Plan to live with uncertainty
"Daniel Kahneman received the Nobel Prize in economics in 2002 for his research and insights into decision-making under conditions of uncertainty. His more recent comments on the topic of uncertainty claim that, under such conditions, we are generally focused on ‘the wrong things.’ In our declining and troubled world, that must be the case. Our common preoccupation with the Internet — with tweeting, gaming, and consuming at all hours — indicates diversion and distraction. This suggests that our suffering is twofold: we suffer from being focused on ‘the wrong things’ and from being without much focus. And…we cannot see our comforting distractions and difficult realities simultaneously. But like the turning of a phrase, we may slide from one view to the next. It is a behavioural choice."- Peter H. Kahn Jr
Exponential energy bills and a looming winter of discontent. Collapsing currency and a casino cost of living. Venal politicians and mad dictators, slavering over dying democracy. There’s enough to be uncertain about ‘out there’. But what about ‘in here’? It doesn’t have to be all mulligrubs. Here’s a call to unpack that question, understand what it might mean and embrace the endless prospect of ‘not knowing.’ Fortunately, this is the essence of therapeutic work. Bear with me awhile…
If I could have given my 21 year-old self a piece of invaluable advice, this is it: Plan to live with uncertainty. Decades on, it sounds so obvious, even banal. Yet my work with counselling clients informs me it’s a key component if they want to live a life of less misery.
Psychologically, freedom ‘from’ something seems to carry less of a charge than freedom ‘for’ a possibility in life. We are seeking beings. Yet, how many people do you know who seem to prefer staying in a position of some difficulty, rather than face up to the pain of change? This is a human paradox we often meet in the counselling room.
There is not enough security, therefore not enough ability to tolerate anxiety, and therefore not enough risk of something startlingly new.
- Paul Goodman
In person-centred terms, it requires great patience on the part of the counsellor, who, often with thoughts and intuitions about what change may be needed, must hold back and await the client, while they work it out for themselves, however long that may take. As a counsellor, it can be too easy to wonder: How much pain are you prepared to take in this old situation, before you accept the pain you anticipate in the new situation?
It can feel like an impasse, stasis, inertia, even a refusal to move in that direction, for now. Yet this is where the most fruitful work of therapy takes place. The client has come to counselling to respond to a change that has already taken place, or a change they hope to see happen. This makes the whole therapeutic encounter a necessary living with uncertainty for both the client and counsellor.
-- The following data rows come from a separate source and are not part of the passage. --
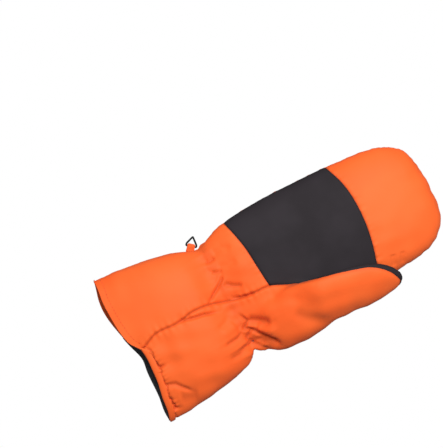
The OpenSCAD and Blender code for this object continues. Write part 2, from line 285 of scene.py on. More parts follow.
def cut(v, base, f, value, where=None):
    """Splits triangles where value changes sign, so that its zero line becomes edges.

    where limits this to triangles with a point for which it is true.
    """
    value = np.where(np.abs(value) < 1e-4, 1e-4, value)
    s = value > 0
    tri = s[f]
    crossing = tri.any(1) & ~tri.all(1)
    if where is not None:
        crossing &= where[f].any(1)
    keep = f[~crossing]
    todo = f[crossing]
    made, new_v, new_b, out = {}, [], [], []

    def point(i, j):
        """The new point where the edge from i to j crosses the line."""
        key = (i, j) if i < j else (j, i)
        if key not in made:
            t = value[i] / (value[i] - value[j])
            made[key] = len(v) + len(new_v)
            new_v.append(v[i] + t * (v[j] - v[i]))
            new_b.append(base[i] + t * (base[j] - base[i]))
        return made[key]

    for a, b, c in todo.tolist():
        while not (s[a] != s[b] and s[a] != s[c]):
            a, b, c = b, c, a
        p, q = point(a, b), point(a, c)
        out += [(a, p, q), (p, b, c), (p, c, q)]
    if not new_v:
        return v, base, f
    return np.concatenate([v, new_v]), np.concatenate([base, new_b]), np.concatenate([keep, np.array(out)])


# ---------------------------------------------------------------- the outer fabric

# how big the quads of the fabric are
VOXEL = 1.9
# how many points go around the body and around the thumb before they become one mesh
BODY_SIDES, THUMB_SIDES = 120, 64
# how many frames the cloth simulation runs, and the most that it may move a point
SETTLE_FRAMES = 36
SETTLE_MOST = 7


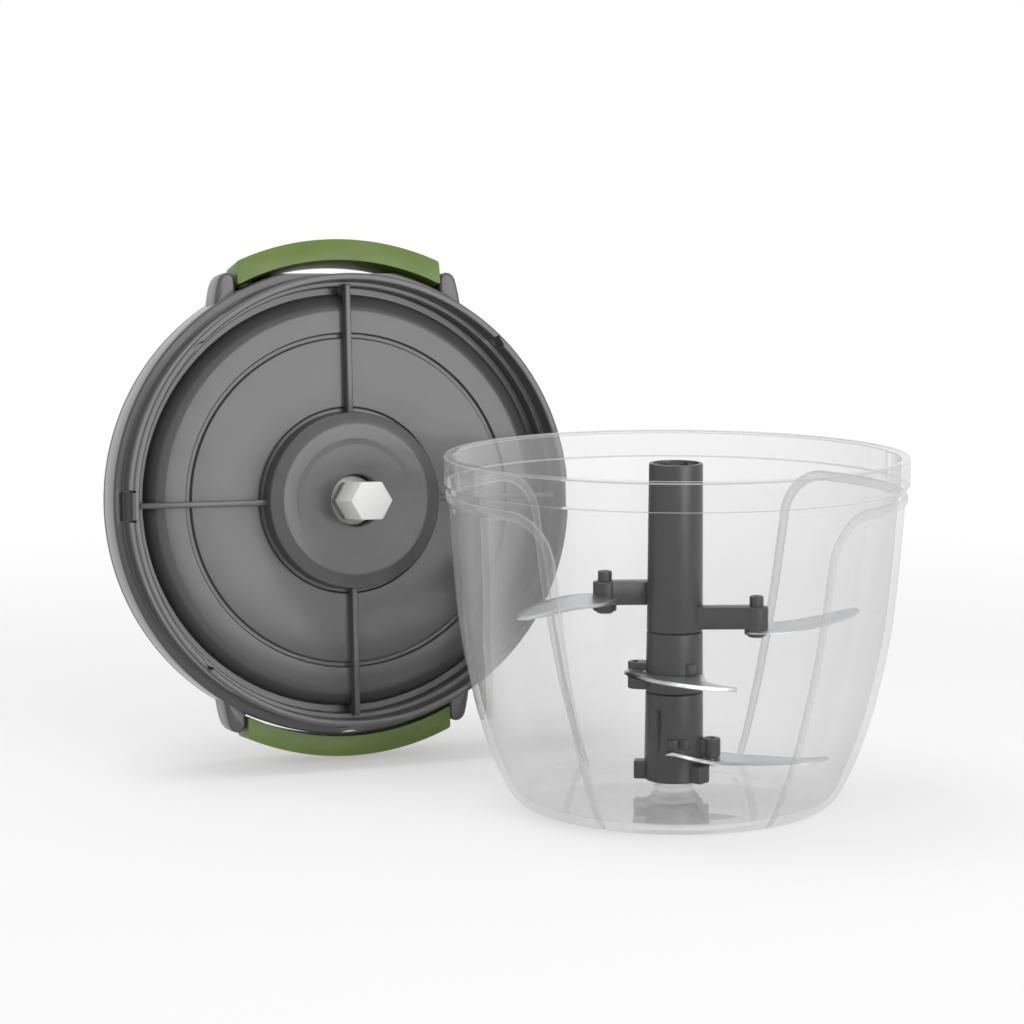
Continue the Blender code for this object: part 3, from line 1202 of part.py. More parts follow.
def make_knob(frame, arm, bottom, top):
    axis = empty("knob_axis", frame, (0, -CRANK_REACH, 0))
    head_top = bottom + GAP + SPINDLE_HEAD_THICK
    recess = rod("spindle_recess", SPINDLE_HEAD + GAP, bottom - CUT_OVER, head_top + GAP, axis, None,
                 CUTTERS)
    hole = rod("spindle_hole", SPINDLE_RADIUS + PIN_GAP, bottom, top + CUT_OVER, axis, None, CUTTERS)
    cut(arm, recess, hole)
    low = top + KNOB_GAP
    spindle_top = low + KNOB_BORE_DEPTH - 2 * GAP
    profile = [(0, spindle_top), (SPINDLE_RADIUS, spindle_top), (SPINDLE_RADIUS, head_top),
               (SPINDLE_HEAD, head_top),
               (SPINDLE_HEAD, head_top - SPINDLE_HEAD_THICK), (0, head_top - SPINDLE_HEAD_THICK)]
    turned("knob_spindle", profile, axis, STEEL, steps=SMALL_STEPS)
    outside = [(KNOB_RADIUS * across, low + KNOB_HEIGHT * up) for across, up in KNOB_SHARES]
    cap_seat = low + KNOB_HEIGHT - KNOB_CAP_THICK
    bore = SPINDLE_RADIUS + PIN_GAP
    inside = [(bore, low), (bore, low + KNOB_BORE_DEPTH), (0, low + KNOB_BORE_DEPTH)]
    knob = turned("crank_knob", [(0, low + KNOB_HEIGHT)] + outside + inside, axis, LID_GREY, steps=28)
    seat = rod("knob_cap_seat", KNOB_CAP_RADIUS + GAP, cap_seat, low + KNOB_HEIGHT + CUT_OVER, axis, None,
               CUTTERS, 32)
    cut(knob, seat)
    rod("knob_cap", KNOB_CAP_RADIUS, cap_seat + GAP, low + KNOB_HEIGHT + GAP, axis, CLIP_GREEN, steps=32)


# Clips
def clip_outline(up):
    """An arc bar round the lid whose two ends are cut straight."""
    outline = []
    steps = 16
    for radius, order in ((CLIP_OUTER, 1), (CLIP_INNER, -1)):
        half = math.asin(CLIP_HALF_LENGTH / radius)
        for i in range(steps + 1):
            angle = up * math.pi / 2 + order * half * (2 * i / steps - 1)
            outline.append((radius * math.cos(angle), radius * math.sin(angle)))
    return outline


def make_clip(name, up, opening, lid_frame):
    hinge = empty(name + "_hinge", lid_frame, (0, up * CLIP_HINGE_RISE, CLIP_HINGE_BACK), (opening, 0, 0))
    inner = empty(name + "_body", hinge, (0, -up * CLIP_HINGE_RISE, -CLIP_HINGE_BACK))
    clip = plate(name, [clip_outline(up)], CLIP_FRONT, CLIP_BACK, inner, CLIP_GREEN)
    edge = clip.modifiers.new("Edges", "BEVEL")
    edge.width = CLIP_ROUND
    edge.segments = 2
    edge.limit_method = "ANGLE"
    edge.angle_limit = math.radians(50)
    holes = []
    for side, word in ((-1, "left"), (1, "right")):
        start, end = side * (CLIP_PIN_INSET - GAP), side * CLIP_PIN_OUTSET
        holes.append(pin_rod("%s_%s_hole" % (name, word), CLIP_PIN_RADIUS + PIN_GAP, start, end, inner, None,
                             CUTTERS,
                             up * CLIP_HINGE_RISE, CLIP_HINGE_BACK))
        pin_rod("%s_%s_pin" % (name, word), CLIP_PIN_RADIUS, side * CLIP_PIN_INSET, end, lid_frame, STEEL,
                None,
                up * CLIP_HINGE_RISE, CLIP_HINGE_BACK)
    cut(clip, *holes)


def make_lid():
    rise = CLIP_OUTER * math.cos(LID_LEAN) + CLIP_BACK * math.sin(LID_LEAN) + GAP
    lean = Matrix.Rotation(math.pi / 2 + LID_LEAN, 3, "X")
    turn = Matrix.Rotation(math.pi, 3, "Z") @ lean @ Matrix.Rotation(LID_ROLL, 3, "Z")
    frame = empty("lid_frame", None, (-LID_LEFT, LID_BACK, rise), turn.to_euler())
    make_lid_base(frame)
    cover = make_cover(frame)
    make_cover_screws(frame, cover)
    make_gears(frame)
    make_crank(frame)
    make_clip("upper_clip", 1, CLIP_OPEN, frame)
    make_clip("lower_clip", -1, 0.0, frame)


make_bowl()
make_column()
make_lid()
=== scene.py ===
# Looks of the manual food chopper: a clear bowl with its blade column, and the crank lid standing beside it.
# Shapes are given in millimetres and degrees. Lid pieces are shaped about the lid's own axis first and then
# carried to its place.

import math

import bpy
import numpy as np
from mathutils import Matrix, Vector


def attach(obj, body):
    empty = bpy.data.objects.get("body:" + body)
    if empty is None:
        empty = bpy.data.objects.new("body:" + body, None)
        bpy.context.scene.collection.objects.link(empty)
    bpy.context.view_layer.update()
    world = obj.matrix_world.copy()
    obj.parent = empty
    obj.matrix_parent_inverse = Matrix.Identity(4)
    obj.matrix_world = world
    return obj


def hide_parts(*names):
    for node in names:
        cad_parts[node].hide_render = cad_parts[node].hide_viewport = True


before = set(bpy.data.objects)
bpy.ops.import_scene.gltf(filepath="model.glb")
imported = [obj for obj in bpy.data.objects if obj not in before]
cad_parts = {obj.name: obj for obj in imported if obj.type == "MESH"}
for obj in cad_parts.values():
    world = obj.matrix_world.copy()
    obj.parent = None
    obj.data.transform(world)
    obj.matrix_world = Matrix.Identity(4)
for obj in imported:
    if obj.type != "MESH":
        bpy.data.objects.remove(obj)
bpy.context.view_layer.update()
print("frame loaded,", len(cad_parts), "nodes")

mm = 0.001


# Hand tools
def pick(*pieces):
    # leaves only these pieces selected, the first one active
    bpy.ops.object.select_all(action="DESELECT")
    for piece in pieces:
        piece.select_set(True)
    bpy.context.view_layer.objects.active = pieces[0]


def settle(piece):
    # puts the object's place into its mesh
    pick(piece)
    bpy.ops.object.transform_apply(location=True, rotation=True, scale=True)
    return piece


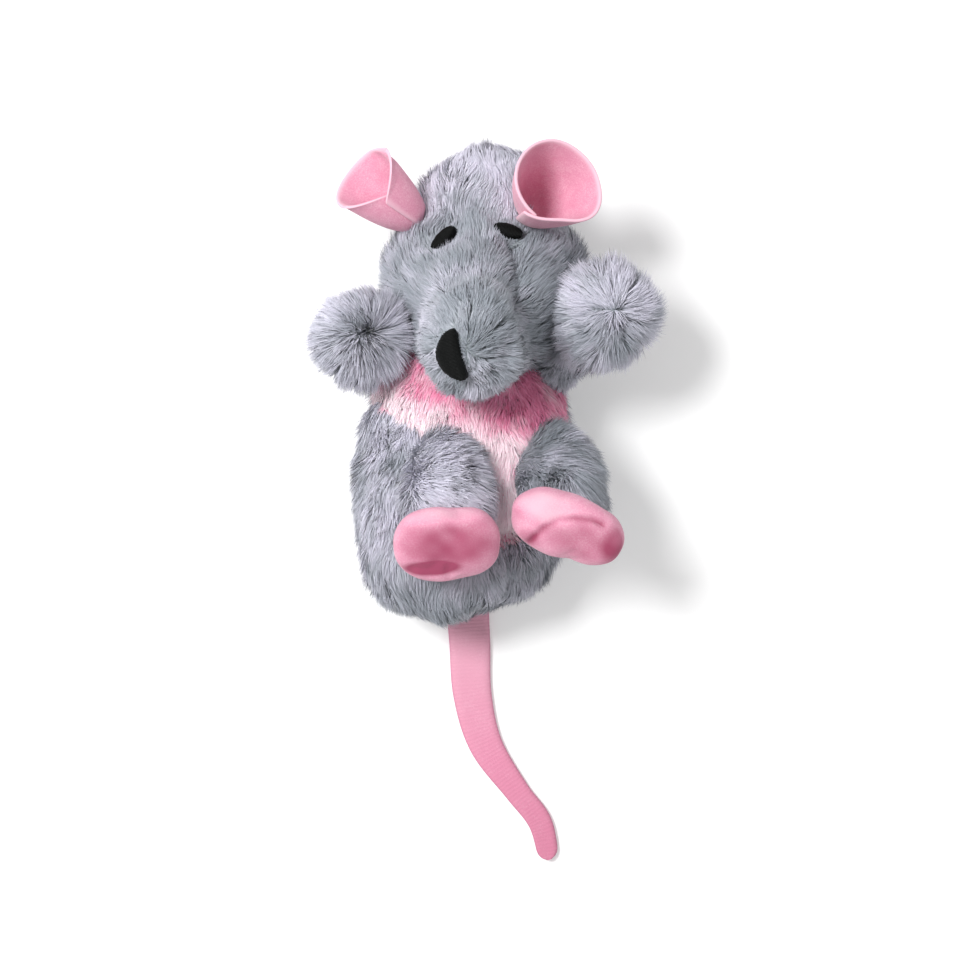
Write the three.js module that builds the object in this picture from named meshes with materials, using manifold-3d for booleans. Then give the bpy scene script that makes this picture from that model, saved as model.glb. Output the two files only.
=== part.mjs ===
// A plush catnip mouse lying on its back: sewn fur panels over fibre filling, a catnip sachet in
// the trunk, and a head, arms, legs, feet, ears and tail that bend at their seams.
// Millimetres. +Z up, out of the belly, +Y towards the crown and +X to the mouse's own left.
// The origin is on the flat of the back, where the trunk rests.
import * as THREE from "three";
import { mergeVertices } from "three/addons/utils/BufferGeometryUtils.js";
import Module from "manifold-3d";

const wasm = await Module();
wasm.setup();

// Cloth and clearances
const PLUSH = 4.5; // backing cloth and pile, pressed
const VELOUR = 1.4;
const SACHET_CLOTH = 0.8;
const STITCH_HEIGHT = 1.1;
const SEAM_GAP = 0.3;
const REST_CUT = 0.5; // how deep the flats of the back and of the head are pressed
const OVERRUN = 200; // how far a cutting block reaches past what it cuts

// Trunk, from the neck to the seat
const TRUNK = {
  neck: [0, 42],
  waist: [-6.5, 8],
  seat: [-3.5, -33],
  halfWidth: 28.5,
  halfDepth: 22.5,
  squareness: 2.2,
  fullness: 0.6,
  widthShares: [1.12, 1.02, 0.98, 1.0, 1.04, 1.04],
  depthShares: [0.92, 0.93, 0.98, 1.02, 1.04, 0.98],
};
const BELLY = { width: 54, tip: -12, tipWidth: 8, tipAside: 5.5, waist: 6, chest: 24 };
const FLANK_SEAM_SHARE = 0.92; // height of the side seams, as a share of the trunk's half depth
const SACHET = {
  length: 30,
  halfWidth: 11,
  halfDepth: 6,
  squareness: 2.6,
  fullness: 0.7,
  placeShare: 0.5,
};

// Head, from the crown over the cheeks to the nose
const HEAD = {
  crown: [2.5, 91, 20.5],
  brow: [3.5, 43, 7.4],
  snout: [-2.5, 35, 70],
  halfWidth: 27.5,
  halfDepth: 22,
  squareness: 2.05,
  fullness: 0.7,
  widthShares: [0.95, 0.86, 1.02, 0.86, 0.64, 0.82],
  depthShares: [0.95, 0.98, 1.0, 0.88, 0.78, 1.05],
};
const NECK = {
  plugRadius: 11,
  columnRadius: 9,
  columnShare: 0.45,
  sinkShare: 0.03,
  nodBack: -8,
  nodForward: 12,
};
const CHEEK_GAP = 0.8; // between the head and the arms, so that they pass as the head nods
const EYE = { length: 7.2, width: 4.2, bow: 0 };
const EYE_PLACES = {
  left: { share: 0.45, turn: 78, roll: -20 },
  right: { share: 0.51, turn: 114, roll: 34 },
};
const NOSE = { length: 12.6, width: 6.8, bow: -2.2, share: 0.998, turn: 196, roll: -2 };

// Limbs: each filling ends in a round plug, which sits in a hollow of the part that carries it
const ARM = { root: 9, plugRadius: 5, sink: 3, bendDown: 25 };
const LIMB_FULLNESS = 0.7; // under 1, the ends of a form are blunter than an ellipsoid's
const ARM_SHARES = [0.6, 0.6, 0.64, 0.86, 1.08, 1.06];
const ARM_PLACES = {
  left: {
    share: 0.06,
    turn: 10,
    aim: [0.725, 0.65, 0.223],
    upper: 21.5,
    tipAim: [0.2, 0.1, 0.97],
    lower: 20,
    radius: 14,
  },
  right: {
    share: 0.09,
    turn: 165,
    aim: [-0.943, 0.21, 0.25],
    upper: 14.4,
    tipAim: [0.3, 0.1, 0.95],
    lower: 20,
    radius: 13,
  },
};
const LEG = { root: 8, plugRadius: 5, sink: 3, bendOut: 28 };
const LEG_SHARES = [0.9, 0.98, 1.0, 0.96, 0.9, 0.86];
const LEG_PLACES = {
  left: {
    share: 0.42,
    turn: 28,
    aim: [0.18, -0.73, 0.66],
    upper: 13,
    tipAim: [0.18, -0.73, 0.66],
    lower: 13.5,
    radius: 13,
  },
  right: {
    share: 0.46,
    turn: 97,
    aim: [-0.02, -0.93, 0.38],
    upper: 12,
    tipAim: [-0.02, -0.93, 0.38],
    lower: 12.1,
    radius: 12.6,
  },
};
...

Our ‘silent presence’ is crucial to our work as therapists. It’s a great relief for the patient when we can stay with their pain, quietly accompanying them on their very difficult and sometimes painful journey into self.
- Dr Linda Berman
Coming through training, however, the hardest thing to learn (as a person-centred counsellor has to) is to ‘do nothing’. But, silence is truly golden. And, for the client, everything that happens will happen in silence. The language that comes, the words that follow, well, they’re all decorations on the Christmas tree. The tree was beautiful in the first place. So, the longer I sit with a client, the less I talk and the more the uncertainty is explored.
The capacity to tolerate uncertainty is a prerequisite for the profession. Though the public may believe that therapists guide patients systematically and sure-handedly through predictable stages of therapy to a foreknown goal, such is rarely the case: instead, as these stories bear witness, therapists frequently wobble, improvise, and grope for direction. The powerful temptation to achieve certainty through embracing an ideological school and a tight therapeutic system is treacherous: such belief may block the uncertain and spontaneous encounter necessary for effective therapy.
- Irvin D. Yalom
If my 21 year-old self could turn the tables and ask this much older man how he comes to be wise enough to offer such advice as ‘plan to live with uncertainty’, I’d probably reply, ‘Because you know everything, whereas I know nothing.’ And there’s my definition of uncertainty: everything and nothing. I think I’ll leave it there for now. Thanks for being with me.
To stand face to face with insecurity is still not to understand it. To understand it, you must not face it but be it.